En los días recientes han sido asesinados varios periodistas. Desde hace muchos años ejercer un periodismo crítico se ha convertido en riesgo mortal. El caso de Miroslava Breach, una periodista valiente que denunciaba la corrupción y los vínculos entre el poder político y el crimen organizado, sobrecoge y evoca el asesinato de Manuel Buendía el 30 de mayo de 1984. Las denuncias en su Red Privada —entonces, la columna más influyente de México— le ganaron las amenazas de traficantes de armas, caciques pueblerinos y grupos clandestinos de la ultra derecha; sobrevivió a todas esas, pero no pudo escapar a la sentencia de muerte dictada por quienes decidieron interrumpir sus investigaciones sobre los vínculos entre miembros de la Dirección Federal de Seguridad y el narcotráfico.
Se ha hecho muy poco, casi nada, para profesionalizar a las corporaciones policiales en los estados.
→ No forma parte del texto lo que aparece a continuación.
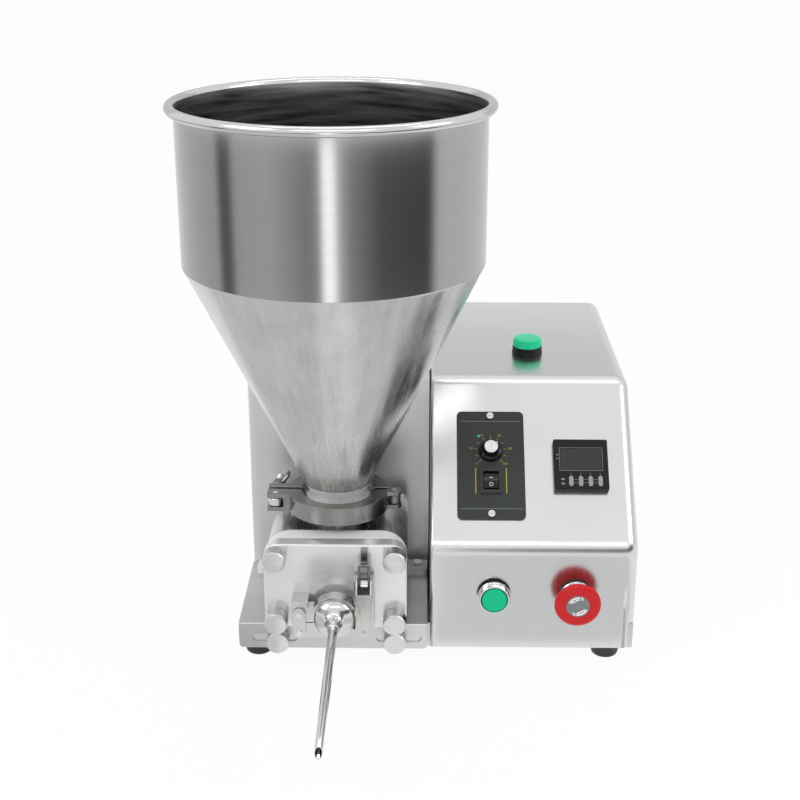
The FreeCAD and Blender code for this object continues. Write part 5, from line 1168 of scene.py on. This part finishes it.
plate_paint = grained(
    "dark face plate",
    (0.036, 0.041, 0.04),
    0.48,
    grain=900,
    spread=0.12,
    metallic=0.0,
    Specular_IOR_Level=0.3,
)
gold_ink = grained(
    "gold ink", (0.46, 0.33, 0.05), 0.4, grain=1500, depth=0.02, spread=0.2, metallic=0.3
)
polish("speed_panel", plate_paint, edge=0.25)

SPEED_X, SPEED_S = 53.6, 78.4
KNOB_S = 91.2
SWITCH_S = 62.8
PLATE_FACE = 2.0
DIAL_ZERO, DIAL_STEP = 225, 27
TICK_R = 13.4
marks = bmesh.new()
for s in (SPEED_S + 42, SPEED_S - 42):
    together(marks, printed(SPEED_X, s, 54, 0.5, PLATE_FACE))
draw("speed_panel_rules", lay_on_slope(marks), grey_disc)

ticks = bmesh.new()
for i in range(11):
    degrees = DIAL_ZERO - DIAL_STEP * i
    angle = math.radians(degrees)
    tick = printed(0, 0, 2.2 if i % 5 else 3.2, 0.45, PLATE_FACE)
    turned(tick, degrees, "Z")
    reach = Vector((math.cos(angle), math.sin(angle), 0)) * TICK_R
    moved(tick, Vector((SPEED_X, KNOB_S, 0)) + reach)
    together(ticks, tick)
for side in (-1, 1):
    together(ticks, printed(SPEED_X + side * 13.6, SWITCH_S, 0.9, 24, PLATE_FACE))
draw("speed_panel_gold", lay_on_slope(ticks), gold_ink)

figures = bmesh.new()
for i in range(0, 11, 2):
    angle = math.radians(DIAL_ZERO - DIAL_STEP * i)
    x, s = SPEED_X + 17.8 * math.cos(angle), KNOB_S + 17.2 * math.sin(angle)
    together(figures, lettering(str(10 * i), 3.2, x, s, PLATE_FACE))
draw("speed_panel_figures", lay_on_slope(figures), gold_ink)

led_finish = grained("green lamp", (0.1, 0.7, 0.4), 0.2, grain=900, depth=0.02, metallic=0.0)
LAMP = (
    (0, PLATE_FACE),
    (1.2, PLATE_FACE),
    (1.15, PLATE_FACE + 0.4),
    (0.8, PLATE_FACE + 0.8),
    (0, PLATE_FACE + 1.0),
)
lamp = spun(LAMP, (SPEED_X - 10.6, KNOB_S + 14.6, 0), steps=24)
draw("speed_panel_lamp", lay_on_slope(lamp), led_finish, angle=60)

gloss_black = grained(
    "knob plastic",
    (0.007, 0.007, 0.008),
    0.2,
    grain=900,
    depth=0.01,
    metallic=0.0,
    Specular_IOR_Level=0.3,
)
KNOB_COLUMNS = 96
SKIRT = (
    (0, -12),
    (3, -12),
    (3, 2.3),
    (10.2, 2.3),
    (10.5, 2.6),
    (10.4, 3.4),
    (9.3, 5.3),
    (8.0, 5.9),
    (7.6, 6.2),
    (6.5, 12.2),
    (6.2, 12.6),
    (0, 12.6),
)
skirt = spun(SKIRT, (SPEED_X, KNOB_S, 0), steps=KNOB_COLUMNS)
for vert in skirt.verts:
    off = Vector((vert.co.x - SPEED_X, vert.co.y - KNOB_S, 0))
    column = round(math.atan2(off.y, off.x) / math.tau * KNOB_COLUMNS)
    if vert.co.z > 6 and off.length > 6 and column % 3 == 0:
        vert.co -= off.normalized() * RIB_DEPTH
draw(
    "speed_knob_skirt",
    lay_on_slope(skirt),
    gloss_black,
    body="speed_knob",
    stands_for=("speed_knob",),
    angle=28,
)
cap_turned = turned_finish("turned cap", (0.78, 0.78, 0.78), 0.24, 90, anisotropy=0.7)
cap = spun(
    [(0, 12.6), (6.0, 12.6), (6.0, 13.3), (5.6, 13.7), (0.4, 13.7), (0.2, 13.5), (0, 13.5)],
    (SPEED_X, KNOB_S, 0),
)
draw("speed_knob_cap", lay_on_slope(cap), cap_turned, body="speed_knob", angle=28)
POINTER_TURN = -50
pointer = together(block(0, 5.6, 1.0, 3.4, 12.6, 12.95, edge=0.1), block(0, 7.0, 1.0, 0.6, 6.2, 12.9))
to_knob = Matrix.Translation((SPEED_X, KNOB_S, 0))
pointed = to_knob @ Matrix.Rotation(math.radians(POINTER_TURN), 4, "Z")
bmesh.ops.transform(pointer, matrix=pointed, verts=pointer.verts)
draw("speed_knob_pointer", lay_on_slope(pointer), white_ink, body="speed_knob")

polish("rocker_switch", gloss_black, body="rocker_switch", edge=0.3)
ROCKER_PIVOT = Vector((SPEED_X, SWITCH_S, -1.5))
ROCKER_TILT = 8
SIGN_BOTTOM, SIGN_TOP = 4.55, 4.62
ring_sign = spun(
    [(1.3, SIGN_BOTTOM), (1.75, SIGN_BOTTOM), (1.75, SIGN_TOP), (1.3, SIGN_TOP), (1.3, SIGN_BOTTOM)],
    steps=32,
)
moved(ring_sign, (0, -3.0, 0.6))
bar_sign = block(0, 0, 2.8, 0.6, SIGN_BOTTOM, SIGN_TOP)
moved(bar_sign, (0, 3.2, 0.5))
signs = together(bmesh.new(), ring_sign, bar_sign)
tilted = Matrix.Translation(ROCKER_PIVOT) @ Matrix.Rotation(math.radians(ROCKER_TILT), 4, "X")
bmesh.ops.transform(signs, matrix=tilted, verts=signs.verts)
draw("rocker_signs", lay_on_slope(signs), white_ink, body="rocker_switch")


# The timer: a square black moulded case clipped into the panel, a dark window with a grey outline,
# and four grey oblong keys joined to their places by thin printed lines.

TIMER_X = 133.1
WINDOW_S = 81.9
TIMER_FACE = 7.0
KEY_X, KEY_S, KEY_PITCH, KEYS = 123.7, 61, 8.6, 4
polish("timer_case", black_plastic, edge=0.2)
glass = grained(
    "dark window",
    (0.008, 0.008, 0.01),
    0.08,
    grain=60,
    depth=0.004,
    metallic=0.0,
    Coat_Weight=0.3,
)
draw("timer_window", lay_on_slope(block(TIMER_X, WINDOW_S, 36, 20.4, 6.25, 6.6, radius=0.5)), glass)
grey_ink = grained("grey ink", (0.3, 0.3, 0.31), 0.5, grain=1500, depth=0.02, metallic=0.0)
lines = bmesh.new()
for s in (WINDOW_S - 10.9, WINDOW_S + 10.9):
    together(lines, printed(TIMER_X, s, 38, 0.35, TIMER_FACE))
for side in (-1, 1):
    together(lines, printed(TIMER_X + side * 18.9, WINDOW_S, 0.35, 21.8, TIMER_FACE))
for i in range(KEYS):
    x = KEY_X + KEY_PITCH * i
    together(lines, printed(x, 67.7, 0.3, 2.6, TIMER_FACE))
    if i < KEYS - 1:
        for s in (59.5, 62.5):
            together(lines, printed(x + KEY_PITCH / 2, s, 3.4, 0.3, TIMER_FACE))
for s in (58.6, 62.8):
    together(lines, printed(116.6, s, 3.0, 1.6, TIMER_FACE, radius=0.79))
for s in (86.0, 82.4):
    together(lines, printed(112.4, s, 2.2, 0.8, TIMER_FACE))
draw("timer_print", lay_on_slope(lines), grey_ink)
key_plastic = grained("grey key", (0.34, 0.34, 0.35), 0.5, grain=1500, depth=0.1, metallic=0.0)
for i in range(KEYS):
    key = block(KEY_X + KEY_PITCH * i, KEY_S, 4.0, 9.8, 5.7, 7.7, radius=1.98, edge=0.45)
    body = f"timer_key_{i + 1}"
    draw(f"{body}_cap", lay_on_slope(key), key_plastic, body=body, stands_for=(body,), angle=35)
Pero aun si se avanzara, serviría insuficiente mientras la institución del Ministerio Público siga a la deriva y los fiscales continúen —por ignorancia, ineptitud o corrupción— armando averiguaciones previas deliberadamente inconsistentes. Tampoco avanzaremos mientras tantos jueces, como Anuar González Hemadi, el juez federal que amparó a Diego Cruz, uno de los porkys, sigan dictando resoluciones aberrantes.